*AIM:* Write out exactly the lines below that run from the one containing "What bpy script" through the one containing "HEIGHT = 37.0 * MM", both included, with no other lines.

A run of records
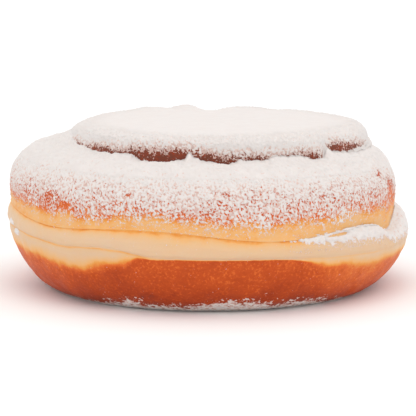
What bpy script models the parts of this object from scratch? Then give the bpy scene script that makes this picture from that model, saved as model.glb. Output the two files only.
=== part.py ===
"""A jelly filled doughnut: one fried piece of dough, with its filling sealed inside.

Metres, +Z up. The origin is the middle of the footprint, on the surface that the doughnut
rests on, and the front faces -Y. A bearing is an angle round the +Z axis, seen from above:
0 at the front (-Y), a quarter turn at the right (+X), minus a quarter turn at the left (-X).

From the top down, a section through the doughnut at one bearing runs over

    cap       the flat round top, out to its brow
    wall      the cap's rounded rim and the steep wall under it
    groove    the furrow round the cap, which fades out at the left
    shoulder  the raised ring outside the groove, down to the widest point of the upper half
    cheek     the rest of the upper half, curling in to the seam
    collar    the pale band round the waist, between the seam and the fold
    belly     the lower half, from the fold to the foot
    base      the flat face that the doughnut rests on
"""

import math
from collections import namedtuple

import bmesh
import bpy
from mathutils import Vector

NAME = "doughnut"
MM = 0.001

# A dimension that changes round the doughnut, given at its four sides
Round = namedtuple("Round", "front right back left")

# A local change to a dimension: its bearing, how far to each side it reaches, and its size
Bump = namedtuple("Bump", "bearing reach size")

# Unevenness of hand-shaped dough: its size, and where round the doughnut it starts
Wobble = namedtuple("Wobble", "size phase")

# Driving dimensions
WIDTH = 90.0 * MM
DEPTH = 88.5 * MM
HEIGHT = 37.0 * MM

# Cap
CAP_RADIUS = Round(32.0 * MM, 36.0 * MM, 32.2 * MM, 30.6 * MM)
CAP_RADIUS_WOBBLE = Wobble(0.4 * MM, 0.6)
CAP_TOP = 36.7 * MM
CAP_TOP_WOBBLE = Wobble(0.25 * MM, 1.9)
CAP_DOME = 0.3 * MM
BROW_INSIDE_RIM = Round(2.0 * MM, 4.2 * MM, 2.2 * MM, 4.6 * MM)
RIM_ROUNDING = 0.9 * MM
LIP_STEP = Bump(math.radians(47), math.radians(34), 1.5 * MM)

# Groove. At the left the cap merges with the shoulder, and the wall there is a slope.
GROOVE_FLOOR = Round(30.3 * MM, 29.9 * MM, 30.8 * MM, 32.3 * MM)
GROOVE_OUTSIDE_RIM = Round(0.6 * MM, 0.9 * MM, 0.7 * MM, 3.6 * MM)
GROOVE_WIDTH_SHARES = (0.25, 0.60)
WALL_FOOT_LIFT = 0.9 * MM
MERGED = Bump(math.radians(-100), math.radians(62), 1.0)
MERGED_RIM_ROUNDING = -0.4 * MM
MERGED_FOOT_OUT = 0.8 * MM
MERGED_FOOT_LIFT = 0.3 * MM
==
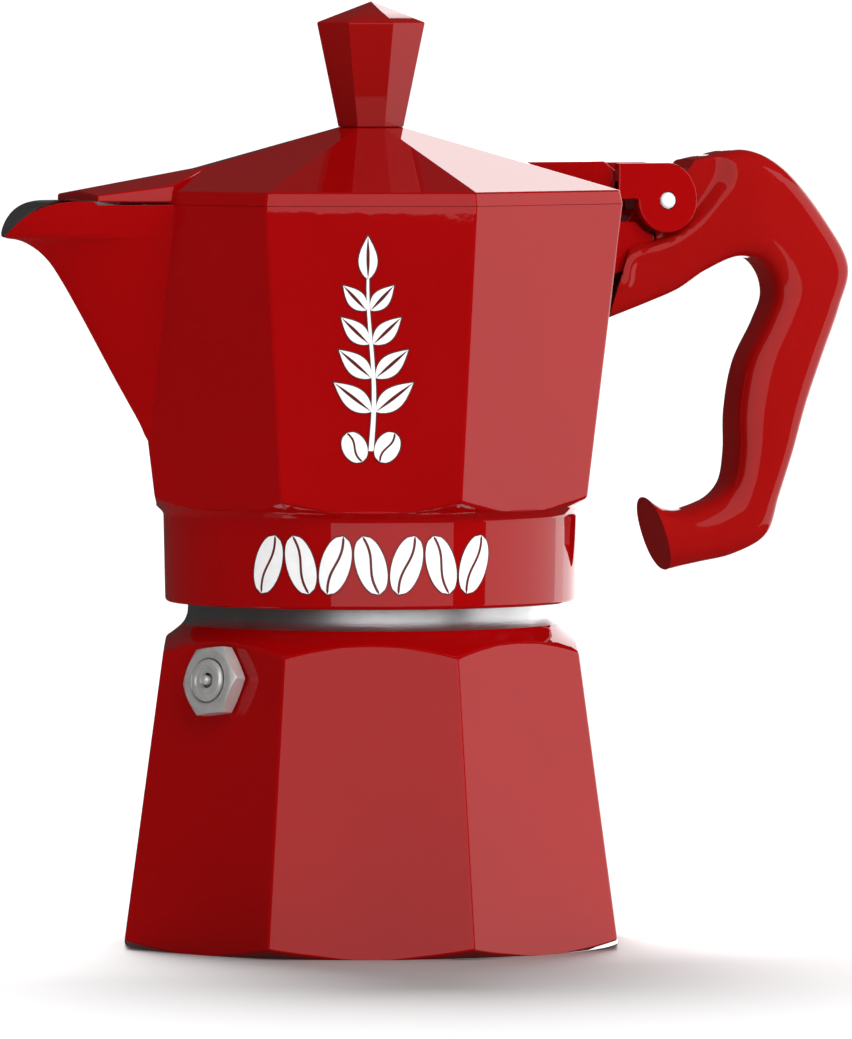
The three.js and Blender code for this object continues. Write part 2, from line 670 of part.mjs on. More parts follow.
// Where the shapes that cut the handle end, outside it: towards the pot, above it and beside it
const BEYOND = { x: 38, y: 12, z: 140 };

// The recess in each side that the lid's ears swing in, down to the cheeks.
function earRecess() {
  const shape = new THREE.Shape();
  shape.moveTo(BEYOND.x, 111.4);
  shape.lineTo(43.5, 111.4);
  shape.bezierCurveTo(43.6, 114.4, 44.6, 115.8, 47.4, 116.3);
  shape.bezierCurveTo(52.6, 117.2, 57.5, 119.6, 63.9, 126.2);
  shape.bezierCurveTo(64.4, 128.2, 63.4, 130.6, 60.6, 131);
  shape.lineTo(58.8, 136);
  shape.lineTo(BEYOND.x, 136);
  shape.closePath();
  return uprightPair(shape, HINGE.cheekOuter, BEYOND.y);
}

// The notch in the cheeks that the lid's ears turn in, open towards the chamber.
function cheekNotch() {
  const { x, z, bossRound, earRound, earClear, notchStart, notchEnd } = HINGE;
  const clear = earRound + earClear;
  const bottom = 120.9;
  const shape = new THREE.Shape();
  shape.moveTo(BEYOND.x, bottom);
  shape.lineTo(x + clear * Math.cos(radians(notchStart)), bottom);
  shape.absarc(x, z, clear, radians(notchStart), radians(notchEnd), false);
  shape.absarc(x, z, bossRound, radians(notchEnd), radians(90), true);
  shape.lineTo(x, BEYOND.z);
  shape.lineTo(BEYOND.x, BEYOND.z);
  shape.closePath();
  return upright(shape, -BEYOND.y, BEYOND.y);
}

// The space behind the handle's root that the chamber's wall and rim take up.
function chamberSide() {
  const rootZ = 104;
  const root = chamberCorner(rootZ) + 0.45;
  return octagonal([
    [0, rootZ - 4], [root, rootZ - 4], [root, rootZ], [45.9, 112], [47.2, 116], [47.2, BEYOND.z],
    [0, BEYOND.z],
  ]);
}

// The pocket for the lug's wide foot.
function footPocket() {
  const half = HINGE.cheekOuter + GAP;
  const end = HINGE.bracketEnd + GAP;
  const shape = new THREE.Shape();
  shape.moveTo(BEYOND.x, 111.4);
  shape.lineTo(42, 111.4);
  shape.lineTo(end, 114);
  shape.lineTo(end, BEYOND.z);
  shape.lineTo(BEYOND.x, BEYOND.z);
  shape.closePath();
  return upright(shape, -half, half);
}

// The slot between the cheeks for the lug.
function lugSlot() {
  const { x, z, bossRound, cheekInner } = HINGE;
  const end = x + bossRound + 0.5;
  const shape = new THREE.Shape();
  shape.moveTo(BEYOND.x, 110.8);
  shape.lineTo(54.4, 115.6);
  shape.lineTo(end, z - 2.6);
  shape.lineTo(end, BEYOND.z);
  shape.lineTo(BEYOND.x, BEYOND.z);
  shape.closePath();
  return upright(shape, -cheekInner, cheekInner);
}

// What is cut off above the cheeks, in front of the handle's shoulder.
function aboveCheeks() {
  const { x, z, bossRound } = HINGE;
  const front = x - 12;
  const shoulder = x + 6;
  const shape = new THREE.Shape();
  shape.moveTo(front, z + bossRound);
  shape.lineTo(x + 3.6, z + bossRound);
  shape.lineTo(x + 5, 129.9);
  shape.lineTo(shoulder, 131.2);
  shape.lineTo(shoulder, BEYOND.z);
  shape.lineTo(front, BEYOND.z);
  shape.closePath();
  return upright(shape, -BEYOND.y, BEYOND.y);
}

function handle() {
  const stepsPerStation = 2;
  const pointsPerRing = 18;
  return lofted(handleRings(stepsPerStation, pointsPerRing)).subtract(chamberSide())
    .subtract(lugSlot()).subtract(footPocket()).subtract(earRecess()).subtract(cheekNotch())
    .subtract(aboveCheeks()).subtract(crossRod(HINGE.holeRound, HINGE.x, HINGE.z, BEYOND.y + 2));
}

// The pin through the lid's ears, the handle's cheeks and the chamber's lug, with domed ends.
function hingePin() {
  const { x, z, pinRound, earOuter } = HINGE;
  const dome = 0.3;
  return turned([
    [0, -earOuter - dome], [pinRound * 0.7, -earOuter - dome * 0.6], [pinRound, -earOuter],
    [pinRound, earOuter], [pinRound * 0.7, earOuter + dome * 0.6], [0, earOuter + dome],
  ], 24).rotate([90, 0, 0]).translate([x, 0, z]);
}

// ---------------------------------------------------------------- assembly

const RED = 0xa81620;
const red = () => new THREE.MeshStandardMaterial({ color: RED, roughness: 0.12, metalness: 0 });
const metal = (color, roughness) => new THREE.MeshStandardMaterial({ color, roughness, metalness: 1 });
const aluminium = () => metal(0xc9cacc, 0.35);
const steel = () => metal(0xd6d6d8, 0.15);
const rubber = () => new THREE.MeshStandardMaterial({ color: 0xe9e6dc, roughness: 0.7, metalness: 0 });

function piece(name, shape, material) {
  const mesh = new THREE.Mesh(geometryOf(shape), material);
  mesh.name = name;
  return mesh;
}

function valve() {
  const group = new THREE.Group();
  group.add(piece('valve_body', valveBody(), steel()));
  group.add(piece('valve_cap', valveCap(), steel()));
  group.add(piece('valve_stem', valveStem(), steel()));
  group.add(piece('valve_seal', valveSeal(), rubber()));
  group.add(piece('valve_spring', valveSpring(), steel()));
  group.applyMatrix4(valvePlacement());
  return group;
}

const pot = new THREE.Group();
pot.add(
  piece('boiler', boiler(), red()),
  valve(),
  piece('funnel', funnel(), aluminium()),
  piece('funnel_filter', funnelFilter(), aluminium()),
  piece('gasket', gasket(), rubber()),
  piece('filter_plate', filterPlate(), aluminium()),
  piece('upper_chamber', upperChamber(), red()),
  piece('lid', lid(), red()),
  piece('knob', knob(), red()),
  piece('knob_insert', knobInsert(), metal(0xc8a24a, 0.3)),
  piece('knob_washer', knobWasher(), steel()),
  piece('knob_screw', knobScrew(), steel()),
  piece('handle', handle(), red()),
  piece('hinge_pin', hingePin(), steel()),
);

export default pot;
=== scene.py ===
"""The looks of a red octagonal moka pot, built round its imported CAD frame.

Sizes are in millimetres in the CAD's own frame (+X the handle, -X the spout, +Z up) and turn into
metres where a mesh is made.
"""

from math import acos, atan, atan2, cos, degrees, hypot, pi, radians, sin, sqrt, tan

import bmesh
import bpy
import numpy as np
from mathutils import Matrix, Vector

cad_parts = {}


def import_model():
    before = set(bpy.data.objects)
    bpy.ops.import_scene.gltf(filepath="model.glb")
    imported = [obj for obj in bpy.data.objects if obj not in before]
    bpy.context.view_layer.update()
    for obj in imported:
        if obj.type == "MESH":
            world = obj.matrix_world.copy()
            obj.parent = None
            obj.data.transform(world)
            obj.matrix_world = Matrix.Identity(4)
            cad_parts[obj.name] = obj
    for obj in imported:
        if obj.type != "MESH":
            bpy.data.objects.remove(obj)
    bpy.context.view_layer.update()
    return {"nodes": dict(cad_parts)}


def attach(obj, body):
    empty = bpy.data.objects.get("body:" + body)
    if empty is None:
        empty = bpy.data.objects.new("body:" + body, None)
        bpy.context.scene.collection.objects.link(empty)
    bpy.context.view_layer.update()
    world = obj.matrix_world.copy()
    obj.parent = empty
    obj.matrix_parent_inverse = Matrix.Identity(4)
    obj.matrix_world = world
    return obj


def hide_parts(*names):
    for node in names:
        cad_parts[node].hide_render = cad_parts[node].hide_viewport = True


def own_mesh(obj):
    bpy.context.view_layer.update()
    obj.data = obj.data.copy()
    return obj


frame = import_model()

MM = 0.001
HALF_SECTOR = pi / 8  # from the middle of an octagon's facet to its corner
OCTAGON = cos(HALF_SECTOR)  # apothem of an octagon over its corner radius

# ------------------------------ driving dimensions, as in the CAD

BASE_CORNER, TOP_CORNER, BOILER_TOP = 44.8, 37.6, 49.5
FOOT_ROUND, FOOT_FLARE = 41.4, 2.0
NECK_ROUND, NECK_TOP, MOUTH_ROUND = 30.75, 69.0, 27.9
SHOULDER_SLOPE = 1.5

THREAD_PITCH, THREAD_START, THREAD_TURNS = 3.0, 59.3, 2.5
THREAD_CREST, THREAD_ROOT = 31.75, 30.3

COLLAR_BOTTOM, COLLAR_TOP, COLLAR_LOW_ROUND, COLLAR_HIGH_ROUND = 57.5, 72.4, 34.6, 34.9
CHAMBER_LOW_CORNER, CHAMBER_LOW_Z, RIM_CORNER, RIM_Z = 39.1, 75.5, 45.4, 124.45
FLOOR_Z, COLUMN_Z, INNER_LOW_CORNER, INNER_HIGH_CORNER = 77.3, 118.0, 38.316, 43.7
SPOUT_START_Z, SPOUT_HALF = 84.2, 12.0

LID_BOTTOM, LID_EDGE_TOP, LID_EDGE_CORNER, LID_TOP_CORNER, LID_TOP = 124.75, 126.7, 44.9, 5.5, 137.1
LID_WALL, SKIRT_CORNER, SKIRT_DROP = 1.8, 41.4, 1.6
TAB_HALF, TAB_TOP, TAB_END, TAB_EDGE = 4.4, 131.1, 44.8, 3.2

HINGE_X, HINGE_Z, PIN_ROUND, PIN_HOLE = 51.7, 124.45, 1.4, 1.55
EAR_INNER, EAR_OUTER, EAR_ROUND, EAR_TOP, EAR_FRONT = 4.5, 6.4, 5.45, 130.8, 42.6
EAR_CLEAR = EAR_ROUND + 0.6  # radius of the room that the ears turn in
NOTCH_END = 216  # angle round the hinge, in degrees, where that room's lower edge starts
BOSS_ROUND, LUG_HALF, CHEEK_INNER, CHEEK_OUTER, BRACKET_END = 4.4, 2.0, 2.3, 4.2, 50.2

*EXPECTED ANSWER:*
What bpy script models the parts of this object from scratch? Then give the bpy scene script that makes this picture from that model, saved as model.glb. Output the two files only.
=== part.py ===
"""A jelly filled doughnut: one fried piece of dough, with its filling sealed inside.

Metres, +Z up. The origin is the middle of the footprint, on the surface that the doughnut
rests on, and the front faces -Y. A bearing is an angle round the +Z axis, seen from above:
0 at the front (-Y), a quarter turn at the right (+X), minus a quarter turn at the left (-X).

From the top down, a section through the doughnut at one bearing runs over

    cap       the flat round top, out to its brow
    wall      the cap's rounded rim and the steep wall under it
    groove    the furrow round the cap, which fades out at the left
    shoulder  the raised ring outside the groove, down to the widest point of the upper half
    cheek     the rest of the upper half, curling in to the seam
    collar    the pale band round the waist, between the seam and the fold
    belly     the lower half, from the fold to the foot
    base      the flat face that the doughnut rests on
"""

import math
from collections import namedtuple

import bmesh
import bpy
from mathutils import Vector

NAME = "doughnut"
MM = 0.001

# A dimension that changes round the doughnut, given at its four sides
Round = namedtuple("Round", "front right back left")

# A local change to a dimension: its bearing, how far to each side it reaches, and its size
Bump = namedtuple("Bump", "bearing reach size")

# Unevenness of hand-shaped dough: its size, and where round the doughnut it starts
Wobble = namedtuple("Wobble", "size phase")

# Driving dimensions
WIDTH = 90.0 * MM
DEPTH = 88.5 * MM
HEIGHT = 37.0 * MM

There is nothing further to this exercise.